Our son has always been such a wonderful person....caring, gentle, well mandered and always respectful. He has been living with this "illness" for just over three years and is now 22 yr of age. Just after high school graduation he was living away from home, working as a waiter and going to school full time when he started becoming paranoid. After several hospitalizations (and several diagnosis' including bipolar w/psychosis, hypoglyemic, schizoaffective, paranoid schizophrenic) he's now living at home and we are trying just to keep him well. We are afraid to put too much pressure on him for fear of him relapsing again.... so we don't demand much of him. We've been told that we might be enabling him not to get well and move on with his life as everything is too easy for him at home. We ARE trying to get him to manage his own meds so that he might be able to live on his own soon...beyond that we aren't sure what to do now. He has been fairly stable for a month or so since switching meds. One of the biggest problems is that he doesn't really understand much of what's happened to him. He is getting bored but that doesn't seem to motivate him. He just seems to be avoiding life's stresses. I guess our question is: How can we get him to help himself move on (job, school, social life) without stressing him out and causing him to relapse once again?

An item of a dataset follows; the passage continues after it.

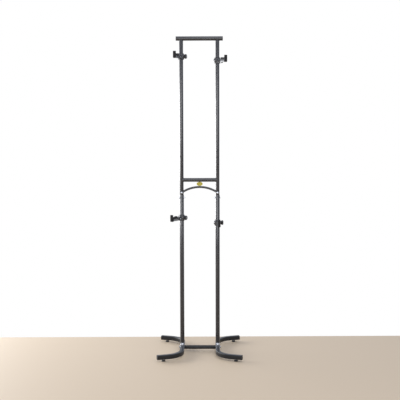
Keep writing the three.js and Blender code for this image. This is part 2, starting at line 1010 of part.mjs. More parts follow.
function frame() {
  const group = new THREE.Group();
  group.add(at(piece("top_bar", topBar(), "blackSteel"), 0, 0, topBarHeight));
  group.add(at(piece("mid_bar", midBar(), "blackSteel"), 0, 0, midBarHeight));
  group.add(piece("arch_brace", arch(), "blackSteel"));
  const middle = (badgeTop() + badgeBottom()) / 2;
  group.add(at(piece("badge", badge(), "yellowEnamel"), 0, 0, middle));
  for (const { name, side } of sides) {
    const x = side * postX;
    group.add(at(piece(`lower_post_${name}`, lowerPost(), "blackSteel"), x, 0, 0));
    group.add(at(piece(`upper_post_${name}`, upperPost(side), "blackSteel"), x, 0, 0));
    const cap = aim(piece(`top_bar_cap_${name}`, topCap(), "blackPlastic"), side, 0, 0);
    group.add(at(cap, (side * topBarLength) / 2, 0, topBarHeight));
    const brace = aim(piece(`arch_bolt_${name}`, archBolt(), "zinc"), 0, -1, 0);
    group.add(at(brace, x, 0, archEndHeight));
    const boltHeight = jointHeight - jointBoltDrop;
    const bolt = aim(piece(`joint_bolt_${name}`, jointBolt(), "zinc"), side, 0, 0);
    const nut = aim(piece(`joint_nut_${name}`, jointNut(), "zinc"), -side, 0, 0);
    group.add(at(bolt, x, 0, boltHeight), at(nut, x, 0, boltHeight));
  }
  return group;
}

function hook(name, side, height, swing, postRadius) {
  const group = new THREE.Group();
  group.add(piece(`liner_${name}`, liner(postRadius), "nylon"));
  group.add(piece(`clamp_${name}`, clampCasting(), "blackCasting"));
  group.add(aim(piece(`knob_${name}`, knob(), "blackPlastic"), 1, 0, 0));
  group.add(piece(`arm_${name}`, arm(), "blackSteel"));
  const bolt = aim(piece(`arm_bolt_${name}`, armBolt(), "zinc"), 1, 0, 0);
  group.add(at(bolt, 0, -armBoltReach, armMiddle));
  group.add(piece(`cradle_cover_${name}`, cover(), "rubber"));
  group.position.set(side * postX, 0, height);
  group.rotation.z = side * THREE.MathUtils.degToRad(swing);
  return group;
}

const rack = new THREE.Group();
rack.add(base(), frame());
const upperLeft = rackHeight - upperLeftDrop;
const upperRight = rackHeight - upperRightDrop;
const lowerLeft = jointHeight - lowerLeftDrop;
const lowerRight = jointHeight - lowerRightDrop;
rack.add(hook("upper_left", -1, upperLeft, upperLeftSwing, upperPostRadius));
rack.add(hook("upper_right", 1, upperRight, upperRightSwing, upperPostRadius));
rack.add(hook("lower_left", -1, lowerLeft, lowerLeftSwing, lowerPostRadius));
rack.add(hook("lower_right", 1, lowerRight, lowerRightSwing, lowerPostRadius));

export default rack;
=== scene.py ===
"""A two tier bike rack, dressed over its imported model: tubes, welds, fasteners and hooks."""

import json
import logging
import math
from dataclasses import dataclass, field
from enum import Enum
from typing import Iterable, Optional, Sequence, Union

import bmesh
import bpy
from mathutils import Matrix, Vector


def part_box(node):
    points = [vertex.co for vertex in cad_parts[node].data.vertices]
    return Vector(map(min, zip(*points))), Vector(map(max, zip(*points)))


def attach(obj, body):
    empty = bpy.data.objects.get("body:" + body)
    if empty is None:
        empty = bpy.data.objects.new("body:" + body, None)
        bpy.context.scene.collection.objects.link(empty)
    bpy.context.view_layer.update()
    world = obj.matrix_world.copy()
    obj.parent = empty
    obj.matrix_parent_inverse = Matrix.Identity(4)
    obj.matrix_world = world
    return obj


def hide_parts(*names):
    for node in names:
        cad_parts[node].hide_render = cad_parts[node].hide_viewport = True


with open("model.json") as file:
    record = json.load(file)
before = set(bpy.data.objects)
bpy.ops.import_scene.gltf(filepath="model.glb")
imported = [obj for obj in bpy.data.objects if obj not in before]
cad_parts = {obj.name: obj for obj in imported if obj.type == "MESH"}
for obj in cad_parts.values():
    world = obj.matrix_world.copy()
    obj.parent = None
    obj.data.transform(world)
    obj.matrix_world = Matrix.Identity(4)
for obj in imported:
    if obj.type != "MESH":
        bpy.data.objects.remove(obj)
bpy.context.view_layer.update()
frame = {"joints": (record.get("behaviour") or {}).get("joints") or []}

LOG = logging.getLogger("bike_rack")
MM = 0.001
QUARTER = math.pi / 2
Z_AXIS = Vector((0, 0, 1))
# Edges are smoothed over up to this angle.
SMOOTH_UP_TO = math.radians(32)
# A corner that is flatter than this isn't rounded.
STRAIGHT = math.radians(170)
# The share of a side that one corner's round may take.
ROUND_SHARE = 0.46
# A point this near the axis lies on it, and two heights this near are the same.
ON_AXIS = 1e-7
SAME_HEIGHT = 1e-9
# The sides of a tube, of a turned part and of a pin or a hole.
TUBE_SIDES = 72
TURNED_SIDES = 48
PIN_SIDES = 32
# What is left between pieces that touch.
SEAT = 0.3 * MM
# The posts: their distance from the middle, and the radii of the two tubes.
POST_X = 118.5 * MM
UPPER_RADIUS = 12.7 * MM
LOWER_RADIUS = 14.3 * MM

Point = tuple[float, float]
Value = Union[float, int, bool, Sequence[float], bpy.types.NodeSocket, bpy.types.ID]


# Small tools.


def linear(code: str) -> tuple[float, float, float, float]:
    """Turns an sRGB hex colour such as "#1c1d20" into linear light.

    Args:
        code: The colour as # and six hex digits.

    Returns:
        Red, green, blue and an alpha of 1.
    """
    parts = []
    for start in (1, 3, 5):
        share = int(code[start : start + 2], 16) / 255
        parts.append(share / 12.92 if share <= 0.04045 else ((share + 0.055) / 1.055) ** 2.4)
    return (parts[0], parts[1], parts[2], 1.0)


def add_node(
    tree: bpy.types.NodeTree,
    kind: str,
    inputs: Optional[dict[Union[str, int], Value]] = None,
    **settings: object,
) -> bpy.types.Node:
    """Adds one node with its settings, input values and links.

    Args:
        tree: The tree that the node goes into.
        kind: The node's type name.
        inputs: For each input, by name or place, a value or the output linked to it.
        **settings: The node's own properties.

    Returns:
        The new node.
    """
    node = tree.nodes.new(kind)
    for name, setting in settings.items():
        setattr(node, name, setting)
    for name, value in (inputs or {}).items():
        if isinstance(value, bpy.types.NodeSocket):
            tree.links.new(value, node.inputs[name])
        else:
            node.inputs[name].default_value = value
    return node


def maths(tree: bpy.types.NodeTree, operation: str, *values: Value) -> bpy.types.NodeSocket:
    """Adds one math node.

    Args:
        tree: The tree that the node goes into.
        operation: What the node works out.
        *values: Its inputs, each a number or the output linked to it.

    Returns:
        The node's output.
    """
    inputs = dict(enumerate(values))
    return add_node(tree, "ShaderNodeMath", inputs, operation=operation).outputs[0]


def emptied(owner: Union[bpy.types.Material, bpy.types.World]) -> bpy.types.NodeTree:
    """Switches on the nodes of a material or a world and returns its tree, cleared."""
    owner.use_nodes = True
    owner.node_tree.nodes.clear()
    return owner.node_tree


# The finishes.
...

I guess as long as he doesn't have to do anything, he won't. My Dad used to charge me rent and I really didn't like that too much but I had intended to leave. I don't know how you can avoid the stress of having to support yourself. I actully left home three or four times before I was able to care for myself and then a family of my own. It was quite hard for me because I didn't have much of an idea what to do. I just kept changing jobs until I found a good career job.
Yes, my father also charged me rent! Actually all six of our children were told that they can't live at home "rent free" unless they were in college. It is our youngest child, now 22yrs, that had to come back home after the onset of this illness. (He was living on his own, working and going to school full time.)